What one feels at that time is, again, poetically portrayed in the great hymnology which fills the whole of the Eleventh Chapter. It does not actually mean that one will be speaking something there. The poet of the Gita has to express himself in language, and so he uses a poetic style to demonstrate the feeling of the soul at the time of this divine possession and experience, at which time it becomes giddy with God-Consciousness. The soul does not utter words in human language. It shudders from the roots and shakes at the very bottom, and it does not think and feel but melts away gradually into the awe.
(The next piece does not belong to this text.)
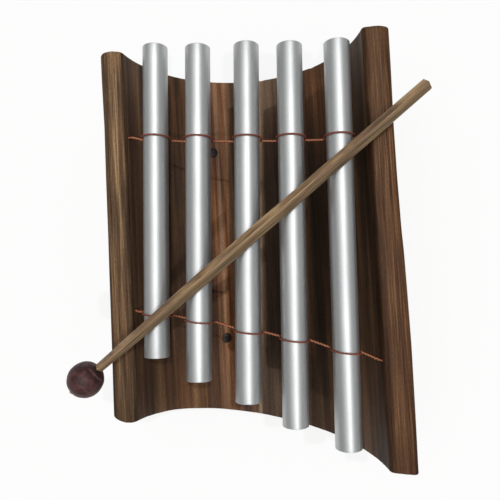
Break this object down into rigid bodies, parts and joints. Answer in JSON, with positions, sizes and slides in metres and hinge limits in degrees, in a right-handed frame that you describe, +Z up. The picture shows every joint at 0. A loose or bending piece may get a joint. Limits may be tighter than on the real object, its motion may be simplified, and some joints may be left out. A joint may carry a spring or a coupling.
{
  "type": "bamboo xylophone",
  "caption": "Metal sounding tubes hung on twined cords over a dark split-bamboo trough on wooden feet, with a ball-headed bamboo mallet laid across them.",
  "frame": {"origin": "middle of the whole instrument's box, mallet included, on the surface that it stands on", "axes": "+X runs across the tubes towards the longest, +Y along the trough to its square-cut rear end, +Z up"},
  "size_m": [0.2292, 0.273, 0.1092],
  "materials": {
    "stained_bamboo": "dark stain under satin varnish",
    "foot_wood": "dark stain, satin",
    "dark_screw": "black oxide, satin",
    "satin_aluminium": "satin, brushed along the tube",
    "waxed_cord": "waxed, copper sheen",
    "whittled_bamboo": "whittled, thin varnish",
    "ball_rubber": "matte, uneven"
  },
  "bodies": {
    "root": {"bamboo_trough": "stained_bamboo", "foot_front": "foot_wood", "foot_rear": "foot_wood", "foot_screw_front_left": "dark_screw", "foot_screw_front_right": "dark_screw", "foot_screw_rear_left": "dark_screw", "foot_screw_rear_right": "dark_screw", "cord_rear_end_left": "waxed_cord", "cord_rear_span_12": "waxed_cord", "cord_rear_span_23": "waxed_cord", "cord_rear_span_34": "waxed_cord", "cord_rear_span_45": "waxed_cord", "cord_rear_end_right": "waxed_cord", "cord_front_end_left": "waxed_cord", "cord_front_span_12": "waxed_cord", "cord_front_span_23": "waxed_cord", "cord_front_span_34": "waxed_cord", "cord_front_span_45": "waxed_cord", "cord_front_end_right": "waxed_cord"},
    "loops_1": {"cord_rear_loop_1": "waxed_cord", "cord_front_loop_1": "waxed_cord"},
    "loops_2": {"cord_rear_loop_2": "waxed_cord", "cord_front_loop_2": "waxed_cord"},
    "loops_3": {"cord_rear_loop_3": "waxed_cord", "cord_front_loop_3": "waxed_cord"},
    "loops_4": {"cord_rear_loop_4": "waxed_cord", "cord_front_loop_4": "waxed_cord"},
    "loops_5": {"cord_rear_loop_5": "waxed_cord", "cord_front_loop_5": "waxed_cord"},
    "tube_1": {"tube_1": "satin_aluminium"},
    "tube_2": {"tube_2": "satin_aluminium"},
    "tube_3": {"tube_3": "satin_aluminium"},
    "tube_4": {"tube_4": "satin_aluminium"},
    "tube_5": {"tube_5": "satin_aluminium"},
    "mallet": {"mallet_stick": "whittled_bamboo", "mallet_ball": "ball_rubber"}
  },
  "joints": [
    {"name": "tube_1_dip", "type": "slide", "parent": "root", "child": "loops_1", "axis": [0, 0, 1], "range_m": [-0.003, 0], "stiffness_N_per_m": 500, "springref_m": 0.0009, "deforming": ["cord_rear_end_left", "cord_rear_span_12", "cord_front_end_left", "cord_front_span_12"]},
    {"name": "tube_2_dip", "type": "slide", "parent": "root", "child": "loops_2", "axis": [0, 0, 1], "range_m": [-0.003, 0], "stiffness_N_per_m": 500, "springref_m": 0.0009, "deforming": ["cord_rear_span_12", "cord_rear_span_23", "cord_front_span_12", "cord_front_span_23"]},
    {"name": "tube_3_dip", "type": "slide", "parent": "root", "child": "loops_3", "axis": [0, 0, 1], "range_m": [-0.003, 0], "stiffness_N_per_m": 500, "springref_m": 0.0009, "deforming": ["cord_rear_span_23", "cord_rear_span_34", "cord_front_span_23", "cord_front_span_34"]},
    {"name": "tube_4_dip", "type": "slide", "parent": "root", "child": "loops_4", "axis": [0, 0, 1], "range_m": [-0.003, 0], "stiffness_N_per_m": 500, "springref_m": 0.0009, "deforming": ["cord_rear_span_34", "cord_rear_span_45", "cord_front_span_34", "cord_front_span_45"]},
    {"name": "tube_5_dip", "type": "slide", "parent": "root", "child": "loops_5", "axis": [0, 0, 1], "range_m": [-0.003, 0], "stiffness_N_per_m": 500, "springref_m": 0.0009, "deforming": ["cord_rear_span_45", "cord_rear_end_right", "cord_front_span_45", "cord_front_end_right"]},
    {"name": "tube_1_slide", "type": "slide", "parent": "loops_1", "child": "tube_1", "axis": [0.0419, 0.9991, 0], "range_m": [-0.004, 0.004]},
    {"name": "tube_2_slide", "type": "slide", "parent": "loops_2", "child": "tube_2", "axis": [0.0471, 0.9989, 0], "range_m": [-0.004, 0.004]},
    {"name": "tube_3_slide", "type": "slide", "parent": "loops_3", "child": "tube_3", "axis": [0.0489, 0.9988, 0], "range_m": [-0.004, 0.004]},
    {"name": "tube_4_slide", "type": "slide", "parent": "loops_4", "child": "tube_4", "axis": [0.0419, 0.9991, 0], "range_m": [-0.004, 0.004]},
    {"name": "tube_5_slide", "type": "slide", "parent": "loops_5", "child": "tube_5", "axis": [0.0332, 0.9995, 0], "range_m": [-0.004, 0.004]},
    {"name": "mallet_lift", "type": "slide", "parent": "root", "child": "mallet", "axis": [0, 0, 1], "range_m": [0, 0.12]}
  ]
}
This process of the evaporating of the soul-consciousness into the Consciousness of All-Being is the significance behind the exuberant description of the prayers which Arjuna seems to have offered when he was blessed with the Divine Vision. The functions of the individual cease automatically, and completely. Neither does one speak, nor see, nor hear; nor is there any particularised sensation. All the empirical faculties are brought together into a concentrated oneness and get gathered up in the soul within instead of operating separately as in ordinary perception. The whole being is centred in one indivisible splendour of the soul, and it is the soul that flies to the Supreme Soul. And even as the soul that beholds this vision does not express itself in any language but indescribably transforms itself into the All-in-All God, so, too, God does not speak in a language, in the words that we utter through our mouths. Yet, a response from this Mighty Being seems to come in answer to the prayer of the soul that beholds the vision, and the Almighty speaks in a transcendental language of the unity of everything with everything else.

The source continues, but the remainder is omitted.